# Some Pictures I took for Photography.



## memechan1990 (Mar 29, 2009)

So, in my black and White chemical photography class I decided that Coraline would be a perfect model, she is 11 weeks old and a very sweet little girl. These were taken while I was letting Coraline get some exercise outside. I am hoping they don't stretch out the topic page, so sorry if they do. I have been a very proud hedgehog mommy, I'm sure everyone I know is annoyed with my constant talk of her.


----------



## Lilysmommy (Jan 7, 2009)

Wow, those pictures are beautiful!  Coraline (great name, btw) is a beautiful girl! And I'm in the same boat, my friends and family are all sick of hearing about Lily this and Lily that. :lol:


----------



## memechan1990 (Mar 29, 2009)

Thank you, luckily my mom loves Coraline as much as I do. My friends have to tell with me always showing off my pictures of her. I don't care though. I love her too much too not show her off.


----------



## LizardGirl (Aug 25, 2008)

Great pictures, and adorable model!


----------



## memechan1990 (Mar 29, 2009)

Hehe, Thank you. Thank you. ^_^


----------



## leannem (Mar 27, 2009)

Nice photos!! They have really great exposure. I noticed a water spot on your third photo.
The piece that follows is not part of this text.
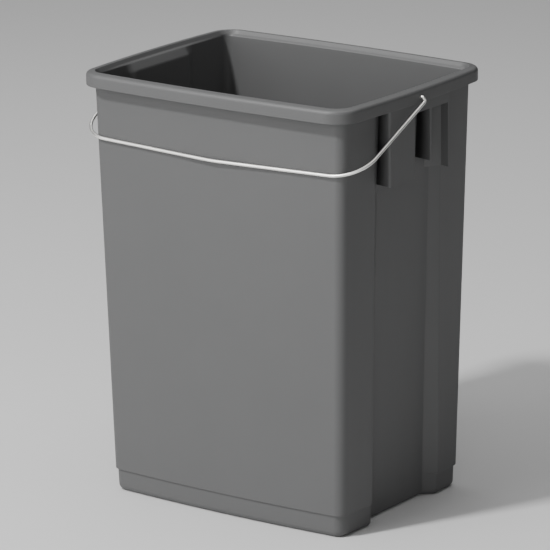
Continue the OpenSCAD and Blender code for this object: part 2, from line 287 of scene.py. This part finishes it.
def rimLevel(z, inset):   # z, half sizes, corner radius, bows, recess face
    t = tub
    return (z, t["width"] / 2 - t["rimBow"] - inset, t["depth"] / 2 - t["rimBow"] - inset,
            t["rimCorner"] - inset, t["rimBow"], t["rimBow"], None)


def wallLevel(z, inset):
    t = tub
    up = (z - t["stepHeight"]) / (wallTopZ - t["stepHeight"])
    topX = t["width"] / 2 - t["overhang"] - t["sideBow"]
    topY = t["depth"] / 2 - t["overhang"] - t["frontBow"]
    return (z, mix(t["baseWidth"] / 2 - t["sideBow"], topX, up) - inset,
            mix(t["baseDepth"] / 2 - t["frontBow"], topY, up) - inset,
            mix(t["baseCorner"], t["wallCorner"], up) - inset,
            t["sideBow"], t["frontBow"], recessX(z) - inset)


def footLevel(z, inset):
    t = tub
    back = t["stepIn"] + t["footDraft"] * (1 - z / t["stepHeight"]) + inset
    return (z, t["baseWidth"] / 2 - t["sideBow"] - back, t["baseDepth"] / 2 - t["frontBow"] - back,
            max(t["baseCorner"] - inset, t["leastCorner"]), t["sideBow"], t["frontBow"], recessX(z) - inset)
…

That spot may have come from your negatives... try re-washing them and do an extra rinse without the drops in at the end. I find those off spots can really take away from the focus of the photo... and we wouldn't want anything taking away from the cute model!


----------



## memechan1990 (Mar 29, 2009)

Ah, I am guessing you know your way around a dark room? Thank you for the advice, I will def. do that when I am in class next. >_<


----------



## leannem (Mar 27, 2009)

yes, i spent two hellish semesters in a dark room. i can still smell the chemicals in one of the hoodies, lol. your focus and exposure look great as well btw!!


----------



## memechan1990 (Mar 29, 2009)

Yeah, I know what you mean I walk around all day smelling like fixer. Developing the negatives is the worst part to me though. Thanks, it was difficult Coraline did not want to stay still for more then two seconds.


----------



## Tasha (Feb 24, 2009)

Great pics & real cutie! Nice to see pics that have been developed instead of just digital shots straight onto a computer ( which i'm afraid i am now very guilty of)!


----------



## memechan1990 (Mar 29, 2009)

Thank you very much, as much as I dislike the smells of chemical photography and having to take it for a grade it really is a fun way to spend time on.


----------



## shetland (Sep 2, 2008)

Wonderful pictures. I especially like the last one.


----------



## memechan1990 (Mar 29, 2009)

Thank you for your kind words. ^_^


----------



## cynthb (Aug 28, 2008)

Lovely pictures! My Dad did a lot of black and white work and used to develop his own at home. I especially like the third, it makes me want to pick her up and cuddle her


----------



## memechan1990 (Mar 29, 2009)

Oh I wish I had my own developing station and dark room. That would be amazing!
Hehe, she is the best cuddler. >_<


----------



## LarryT (May 12, 2009)

Outstanding pics!
Wish i could take em like that!


----------



## memechan1990 (Mar 29, 2009)

You could, honestly anyone could do photography if they took the time to learn, and if they took the time it takes to take pictures, develop film, and enlarge the pictures. It's really a labor of love once you get into it. I won't really be able to take black and white photos anymore. I don't have toe resources too, but I have a bunch of Coraline pictures. I am going to frame them and hang them in my room. ^_^


----------